Communication de crise : les essentiels à retenir de notre rencontre avec Gaspard Gantzer
Haut-fonctionnaire diplômé de l’École Nationale d’Administration, ancien porte-parole de Bertrand Delanoë à la mairie de Paris, conseiller en communication de François Hollande entre 2014 et 2017 et fondateur d’une agence de conseil en stratégie et communication de crise, Gaspard Gantzer a vécu différentes crises majeures : la vague des attentats de 2015, les attaques politiques et personnelles qui ont entaché le quinquennat de François Hollande, le Mali, la Syrie… De cet état de crise quasi permanent, il en a retiré une expérience unique en communication de crise, une discipline exigeante et complexe que nous cultivons au sein de l’agence. Nous vous livrons ici quelques points essentiels de notre échange avec lui.

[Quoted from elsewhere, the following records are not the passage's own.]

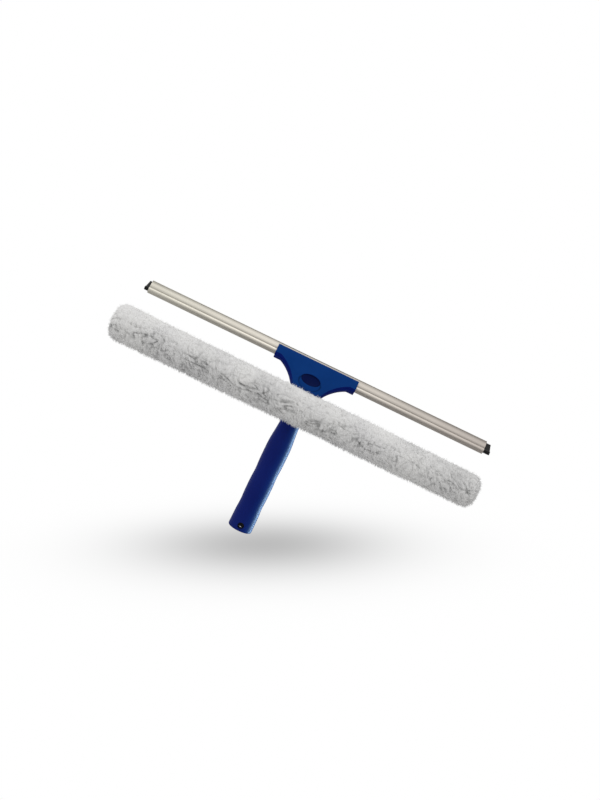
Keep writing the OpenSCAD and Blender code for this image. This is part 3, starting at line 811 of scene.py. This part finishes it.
def tuft_tree(material):
    """Geometry nodes: flat curved locks spread over the skin, combed downwards with a random stray."""
    tree = bpy.data.node_groups.new("tufts", "GeometryNodeTree")
    sockets = (("Skin", "NodeSocketGeometry", None),
               ("Tufts per square metre", "NodeSocketFloat", LOCKS_PER_SQUARE_METRE),
               ("Tuft length", "NodeSocketFloat", LOCK_LENGTH * MM),
               ("Tuft width", "NodeSocketFloat", LOCK_WIDTH * MM),
               ("Bend", "NodeSocketFloat", LOCK_BEND * MM),
               ("Hang", "NodeSocketVector", LOCK_HANG * HANG),
               ("Seed", "NodeSocketInt", 5))
    for name, kind, value in sockets:
        made = tree.interface.new_socket(name, in_out="INPUT", socket_type=kind)
        if value is not None:
            made.default_value = value
    tree.interface.new_socket("Tufts", in_out="OUTPUT", socket_type="NodeSocketGeometry")
    given = put(tree, "NodeGroupInput", {}).outputs
    blank = put(tree, "GeometryNodeMeshGrid",
                {"Size X": 1.0, "Size Y": 1.0, "Vertices X": 2, "Vertices Y": 3})
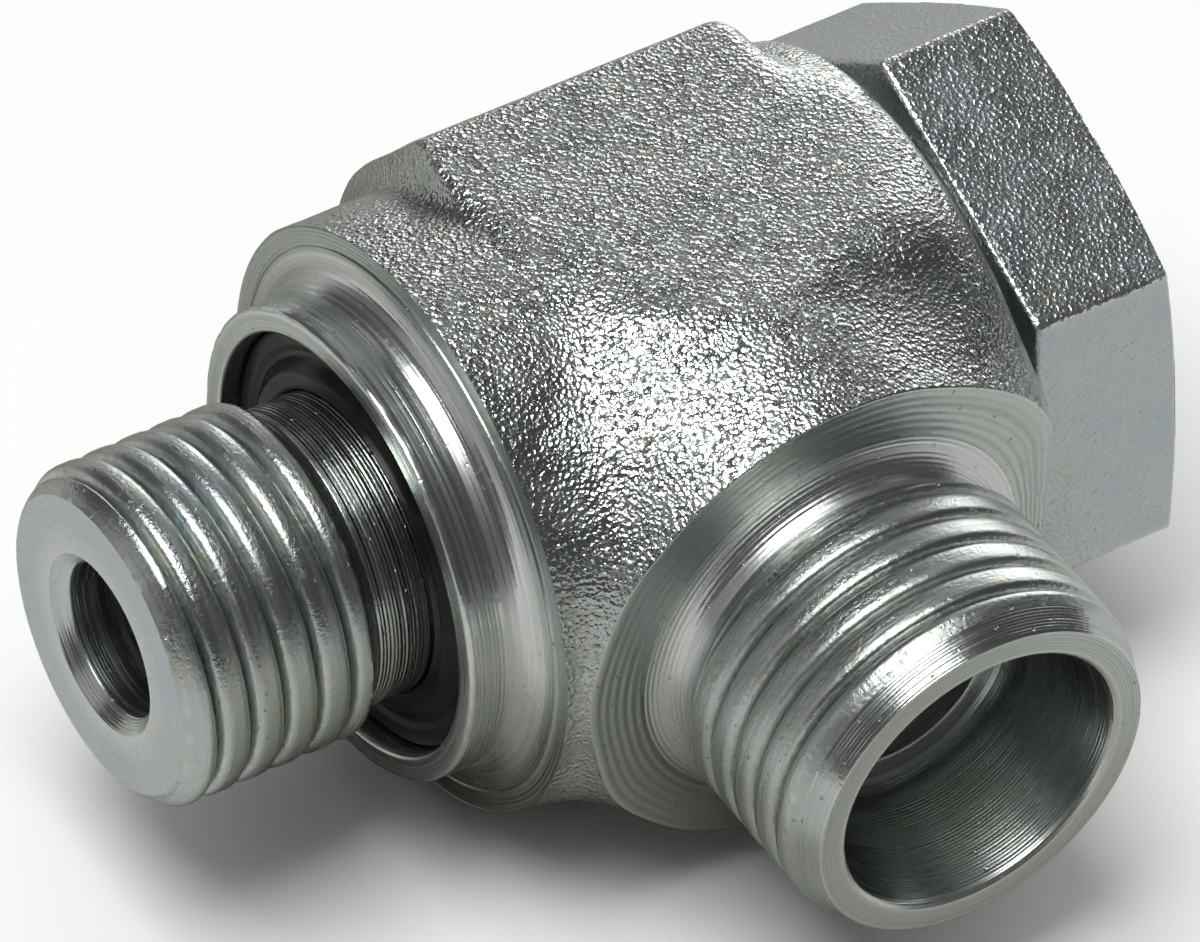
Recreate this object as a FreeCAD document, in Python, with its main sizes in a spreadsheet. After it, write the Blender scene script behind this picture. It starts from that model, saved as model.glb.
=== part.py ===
import FreeCAD
import Part

import math
import os

import Sketcher


# Swivel fitting: a drop-forged banjo body with a bare 24 degree cone tube port, turning on
# a hollow hex-headed bolt that screws into a block or a cylinder port.
#
# Frame, in millimetres: X is the bolt's axis, with the stud towards -X and the hex head
# towards +X. The tube port points along -Y. The origin is where the two axes cross, and
# Z is up, square to the flat top and bottom of the forging.


# Driving dimensions, each a cell of the sheet. Radii grow outwards from the bolt's bore and
# the tube by named walls and lands, and places grow outwards from the two crossing axes by
# named lengths, so what fits together moves together.
DRIVING = {
    # Bolt, M14 x 1.5 stud
    "stud_radius": 7.0,
    "stud_chamfer": 0.8,
    "stud_length": 10.75,
    "stud_thread_length": 8.1,
    "stud_relief": 0.8,
    "shank_step": 0.2,
    "shank_lead": 0.5,
    "shank_set_back": 0.9,
    "bore_radius": 3.2,
    "bore_chamfer": 0.6,
    "bore_past_holes": 2.9,
    "waist_wall": 2.3,
    "waist_margin": 0.7,
    "waist_slope": 1.0,
    "cross_hole_radius": 2.1,
    # Hex head, 22 mm spanner size
    "washer_land": 1.0,
    "washer_round": 0.3,
    "washer_height": 0.77,
    "hex_height": 6.4,
    "hex_land": 0.65,
    "hex_turn": 21.9,
    "hex_chamfer_land": 0.15,
    "hex_chamfer_angle": 12.0,
    # Forged body
    "block_flat_half": 7.0,
    "block_side_half": 5.5,
    "block_corner": 3.0,
    "block_step": 0.25,
    "block_undercut": 0.5,
    "stud_side_slope": 45.0,
    "head_side_slope": 60.0,
    "boss_land": 2.4,
    "boss_past_shoulder": 0.95,
    "boss_length": 4.0,
    "head_face": 9.9,
    "head_face_step": 0.6,
    "head_edge": 0.5,
    # Turned collar round the stud, with the seal's recess in it
    "collar_length": 2.85,
    "collar_wall": 1.05,
    "collar_root": 1.3,
    "stud_recess_depth": 4.45,
    # Tube port, M16 x 1.5 with a 24 degree cone for 10 mm tube
    "shoulder_step": 0.32,
    "shoulder_height": 0.57,
    "shoulder_land": 2.95,
    "shoulder_sink": 0.1,
    "port_relief": 0.7,
    "port_relief_length": 1.63,
    "port_root": 1.3,
    "port_wall": 1.85,
    "port_tip_step": 0.68,
    "port_chamfer": 1.6,
    "port_length": 10.49,
    "cone_flare": 1.1,
    "cone_edge": 0.15,
    "cone_half_angle": 12.0,
    "tube_radius": 5.0,
    "tube_clearance": 0.05,
    "tube_wall": 1.0,
    "tube_seat_length": 0.68,
    # Seals
    "stud_seal_width": 2.52,
    "lip_set_back": 0.85,
    "bead_height": 0.4,
    "bead_width": 1.1,
    "head_ring_wire": 1.92,
    "seal_clearance": 0.04,
    # Clearances
    "running_clearance": 0.05,
    "end_clearance": 0.03,
}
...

Les mutations en matière de communication de crise
Le rapprochement des communications publiques et privées
Les entreprises cherchent désormais à avoir un impact sociétal, à développer une interactivité avec leurs publics. Par conséquent, elles subissent la même pression que les politiques. Une seule différence : les politiques et les administrations publiques ont encore beaucoup à apprendre en communication digitale et les budgets qui y sont consacrés restent anecdotiques.
L’accélération du temps
Accéder au pouvoir, c’est poursuivre un objectif de long terme : transformer la société. Mais l’accélération du temps, dû au développement des chaines d’informations en continu et des réseaux sociaux, fait voler en éclat chaque journée au gré de l’actualité. Cet état de crise continuel challenge l’exercice du pouvoir en compliquant la réalisation du projet de fond parce que rien ne se passe jamais comme prévu, mais en prise directe. Le conseiller en communication gère donc bien plus les imprévus que la communication stratégique de long terme.

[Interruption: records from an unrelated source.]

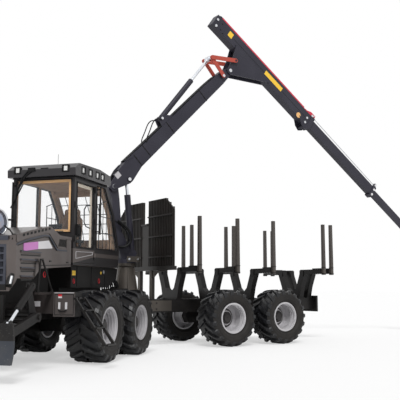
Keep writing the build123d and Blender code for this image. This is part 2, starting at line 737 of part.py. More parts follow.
# Front frame, drawn from the pivot with x forward
front_end = 5100
tongue_rear = -190
blade_pivot = (4700, 900)
blade_arm_y = 900
blade_arm_half = 40
ram_top = (4870, 1400)
ram_foot = (5540, 830)
steer_front_x = 420
steer_front_y = 300
tongue_gap = 6
nose_top = 1260
hood_pin = (front_end - 95, 1335)
hood_pin_radius = 12
tower_gap = 64
with BuildPart() as front_chassis:
    for side in (1, -1):
        outer = side * frame_half_width
        inner = outer - side * beam_width
        block((520, front_end), (min(inner, outer), max(inner, outer)), (frame_bottom, frame_top))
        rod((steer_front_x, side * steer_front_y, steer_level + 50 + side_gap),
            (steer_front_x, side * steer_front_y, frame_bottom + 60), 40)
        block((330, 560), (side * 300 - 60, side * 300 + 60), (frame_bottom, frame_bottom + 80))
    block((520, 640), (-frame_half_width, frame_half_width), (frame_bottom, frame_top))
    for cross_x in (1300, 2700, 3600, 4600):
        block((cross_x, cross_x + 120), (-frame_half_width, frame_half_width),
              (frame_bottom + 40, frame_top - 40))
    tongue_low = frame_bottom + fork_wall + tongue_gap
    tongue_high = frame_top - fork_wall - tongue_gap
    block((0, 560), (-110, 110), (tongue_low, tongue_high))
    with Locations((0, 0, (tongue_low + tongue_high) / 2)):
        Cylinder(130, tongue_high - tongue_low)
    rod((0, 0, frame_bottom - 20), (0, 0, frame_top + 20), pivot_radius)
    block((front_end, front_end + 60), (-560, 560), (frame_bottom - 40, nose_top))
    for side in (1, -1):
        slab(from_side(side * 305 + 15), [
            (hood_pin[0] - 18, hood_pin[1] + 18), (hood_pin[0] - 18, nose_top - 30),
            (front_end + 10, nose_top - 30),
            (front_end + 10, nose_top - 2), (hood_pin[0] + 12, nose_top - 2),
            (hood_pin[0] + 12, hood_pin[1] + 18),
        ], 30)
    rod((hood_pin[0], -400, hood_pin[1]),
        (hood_pin[0], 400, hood_pin[1]), hood_pin_radius + pin_clearance, Mode.SUBTRACT)
    rod((blade_pivot[0], -blade_arm_y - blade_arm_half - 20, blade_pivot[1]),
        (blade_pivot[0], blade_arm_y + blade_arm_half + 20, blade_pivot[1]), 45)
    for side in (1, -1):
        tower_y = side * (blade_arm_y - tower_gap)
        wall_low = tower_y - 30 if side > 0 else tower_y
        slab(from_side(wall_low + 30), [
            (blade_pivot[0] - 90, blade_pivot[1] - 70), (blade_pivot[0] + 90, blade_pivot[1] - 70),
            (ram_top[0] + 60, ram_top[1] - 20), (ram_top[0] + 30, ram_top[1] + 60),
            (ram_top[0] - 60, ram_top[1] + 50),
            (blade_pivot[0] - 90, blade_pivot[1] + 60),
        ], 30)
        rod((ram_top[0], wall_low, ram_top[1]), (ram_top[0], side * (blade_arm_y + 40), ram_top[1]), 25)
        rod((blade_pivot[0] + 30, side * 200, 980), (blade_pivot[0] + 30, wall_low, 980), 60)
finish(front_chassis, "front_chassis", front_place)

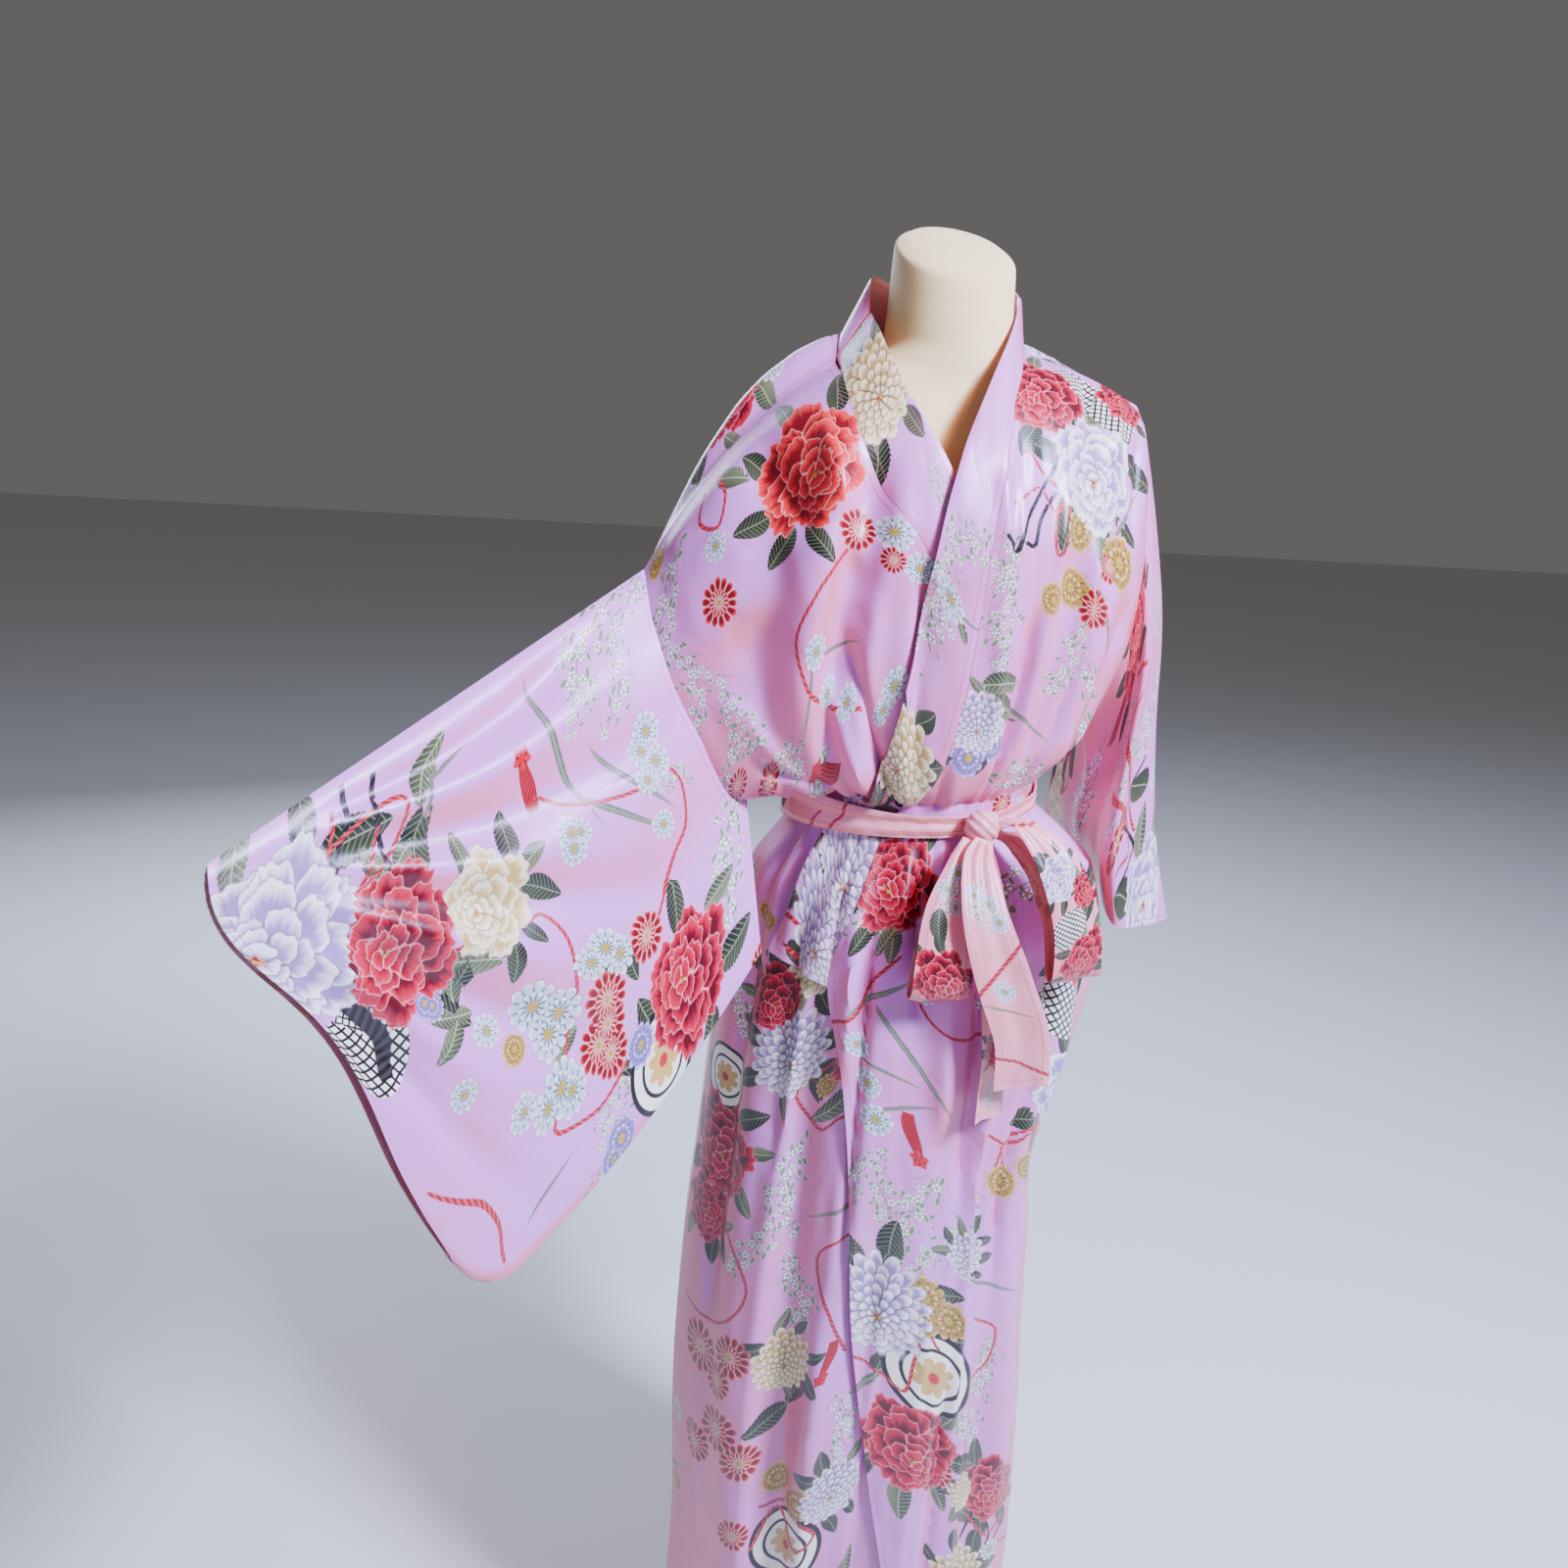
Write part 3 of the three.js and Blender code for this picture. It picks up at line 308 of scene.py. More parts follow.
def track(places, values):
    places, values = np.asarray(places, float), np.asarray(values, float)
    step = np.diff(places)
    slope = np.diff(values) / step
    product = slope[:-1] * slope[1:]
    total = slope[:-1] + slope[1:]
    middle = np.where(product > 0, 2 * product / np.where(total == 0, 1, total), 0)
    tangent = np.concatenate([slope[:1], middle, slope[-1:]])

    def value(at):
        i = np.clip(np.searchsorted(places, at, side="right") - 1, 0, len(step) - 1)
        leaving, arriving = step[i] * tangent[i], step[i] * tangent[i + 1]
        return hermite((at - places[i]) / step[i], values[i], leaving, values[i + 1], arriving)

    return value


def tracks(lines, places):
    return {key: track(places, [line[key] for line in lines]) for key in lines[0]}


heights = [line["at"] for line in levels]
level, frontEdge = tracks(levels, heights), tracks(frontEdges, heights)
edges = {"right": tracks(rightEdge, heights), "left": tracks(leftEdge, heights)}


def softNoise(x, y, seed):
    grid = np.random.default_rng(seed).uniform(-1, 1, (64, 64))
    x, y = spread(x, y)
    i, j = np.floor(x).astype(int), np.floor(y).astype(int)
    fx, fy = smooth(0, 1, x - i), smooth(0, 1, y - j)
    along = lambda b: grid[i % 64, b % 64] * (1 - fx) + grid[(i + 1) % 64, b % 64] * fx
    return along(j) * (1 - fy) + along(j + 1) * fy


def foldFade(fold, at, rise, fall, isOpen=False):
    t = (at - fold["start"]) / (fold["end"] - fold["start"])
    return t, smooth(0, rise, t) * (1 if isOpen else 1 - smooth(fall, 1, t))


def foldHeight(folds, v, across, sharp=2.0):
    total = np.zeros(np.broadcast(v, across).shape)
    for fold in folds:
        t, fade = foldFade(fold, v, 0.25, 0.75, fold["end"] >= 1)
        off = across - (fold["across"] + (fold["toAcross"] - fold["across"]) * t)
        width = fold["width"] * np.where(off > 0, fold["skew"], 1)
        total = total + fold["out"] * fade * bell(off, width, sharp)
    return total


# Gathers over, below and under the belt: how deep, and where down the length they rise and fall.
gathers = {
    "count": 15,
    "depths": (
        (4.2, 0.235, 0.285, 0.297, 0.303),
        (5.0, 0.324, 0.338, 0.345, 0.43),
        (0.9, 0.29, 0.3, 0.33, 0.336),
    ),
    "long": 3.2,
    "pressed": (0.28, 0.3, 0.33, 0.35),
    "crumple": 0.8,
    "seed": {"front": 11, "back": 29},
}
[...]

L’émergence des réseaux sociaux
L’émergence des autoroutes de l’information, comme Twitter, est la révolution industrielle de notre siècle. Elles changent notre façon de communiquer et même de vivre en société. Une partie de la population ne s’informe que par les réseaux sociaux, ce qui pose questions car ce ne sont pas de vrais médias pour autant. Cette nouvelle tendance rend plus complexe la communication de crise tout en étant un outil fondamental de la gestion de crise.

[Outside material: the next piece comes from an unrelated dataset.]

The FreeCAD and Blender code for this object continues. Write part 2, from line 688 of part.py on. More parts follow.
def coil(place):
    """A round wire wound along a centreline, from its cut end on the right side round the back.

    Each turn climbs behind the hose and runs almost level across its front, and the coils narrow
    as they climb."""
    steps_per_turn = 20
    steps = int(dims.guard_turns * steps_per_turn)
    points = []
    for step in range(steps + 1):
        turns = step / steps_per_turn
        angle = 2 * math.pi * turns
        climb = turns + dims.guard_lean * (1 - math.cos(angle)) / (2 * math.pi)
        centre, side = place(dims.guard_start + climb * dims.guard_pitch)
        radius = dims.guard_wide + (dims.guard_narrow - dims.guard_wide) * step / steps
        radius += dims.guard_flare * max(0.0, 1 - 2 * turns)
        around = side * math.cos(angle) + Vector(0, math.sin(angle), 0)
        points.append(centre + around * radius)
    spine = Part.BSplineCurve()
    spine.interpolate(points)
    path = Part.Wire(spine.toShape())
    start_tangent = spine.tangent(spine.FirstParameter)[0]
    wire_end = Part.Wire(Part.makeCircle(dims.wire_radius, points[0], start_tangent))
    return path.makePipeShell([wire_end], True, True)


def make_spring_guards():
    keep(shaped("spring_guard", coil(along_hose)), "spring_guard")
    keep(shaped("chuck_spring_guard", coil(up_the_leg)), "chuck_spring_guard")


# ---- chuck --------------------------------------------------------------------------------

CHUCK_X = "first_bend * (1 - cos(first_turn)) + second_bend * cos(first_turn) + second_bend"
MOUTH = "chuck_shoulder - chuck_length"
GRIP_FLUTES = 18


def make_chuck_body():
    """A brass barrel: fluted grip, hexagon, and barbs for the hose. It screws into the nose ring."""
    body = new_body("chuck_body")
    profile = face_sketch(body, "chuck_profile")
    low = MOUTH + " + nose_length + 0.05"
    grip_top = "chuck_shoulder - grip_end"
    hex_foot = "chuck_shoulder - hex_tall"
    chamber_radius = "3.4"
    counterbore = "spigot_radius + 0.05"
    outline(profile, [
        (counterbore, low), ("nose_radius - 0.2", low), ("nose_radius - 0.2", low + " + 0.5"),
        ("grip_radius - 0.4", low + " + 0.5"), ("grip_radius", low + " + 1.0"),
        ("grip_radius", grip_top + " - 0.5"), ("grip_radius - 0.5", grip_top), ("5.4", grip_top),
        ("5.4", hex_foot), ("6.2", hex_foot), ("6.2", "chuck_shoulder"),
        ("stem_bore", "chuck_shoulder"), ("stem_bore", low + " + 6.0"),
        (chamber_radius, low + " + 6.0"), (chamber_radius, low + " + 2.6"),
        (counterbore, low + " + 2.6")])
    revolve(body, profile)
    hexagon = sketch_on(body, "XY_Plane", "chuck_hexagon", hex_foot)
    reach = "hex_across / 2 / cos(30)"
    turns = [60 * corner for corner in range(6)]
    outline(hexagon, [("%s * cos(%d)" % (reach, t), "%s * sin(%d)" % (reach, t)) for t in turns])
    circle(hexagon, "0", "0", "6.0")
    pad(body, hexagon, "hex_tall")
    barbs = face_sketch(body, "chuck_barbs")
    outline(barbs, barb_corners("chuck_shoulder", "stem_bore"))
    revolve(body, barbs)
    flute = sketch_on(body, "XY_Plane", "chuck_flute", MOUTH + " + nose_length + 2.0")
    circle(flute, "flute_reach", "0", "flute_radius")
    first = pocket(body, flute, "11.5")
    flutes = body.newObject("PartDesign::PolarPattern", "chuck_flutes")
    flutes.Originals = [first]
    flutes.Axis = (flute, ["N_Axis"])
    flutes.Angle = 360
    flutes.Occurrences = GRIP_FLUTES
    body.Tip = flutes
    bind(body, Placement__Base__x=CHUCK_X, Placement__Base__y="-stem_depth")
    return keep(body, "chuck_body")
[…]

La personnification des dirigeants
La sphère privée fait peur aux hommes politiques parce qu’ils ont désormais conscience que des difficultés d’ordre personnel peuvent remettre en cause leur projet politique. Et la plupart d’entre eux ont une relation complexe avec leur image, ce qui en en complique la gestion par le communicant quand elle est attaquée.
La désinformation
Dans notre société de l’information mondialisée, tout le monde peut à peu près raconter n’importe quoi, il suffit d’observer le mouvement QAnon aux Etats-Unis. Dans cette guerre de l’information, des gens sans scrupule se jouent de la crédulité de plus candides qui peinent à appréhender le monde tel qu’il est. Il est important de comprendre quels publics sont réceptifs. En cas de crise, il est indispensable d’analyser la fausse information et de se mettre en position de la contrer en y répondant quand cela devient nécessaire. Les choses ne s’améliorent pas d’elles-mêmes. Contrer la désinformation demande de nombreuses ressources. L’apparition des fake news a compliqué la gestion de la communication. La réputation des marques et dirigeants est mise en tension en permanence et ce phénomène va devenir de plus en plus fréquent. La réputation de l’organisation, comme du dirigeant, est en jeu chaque jour sur les réseaux sociaux : scandales sur la gestion du personnel, remises en question écologiques…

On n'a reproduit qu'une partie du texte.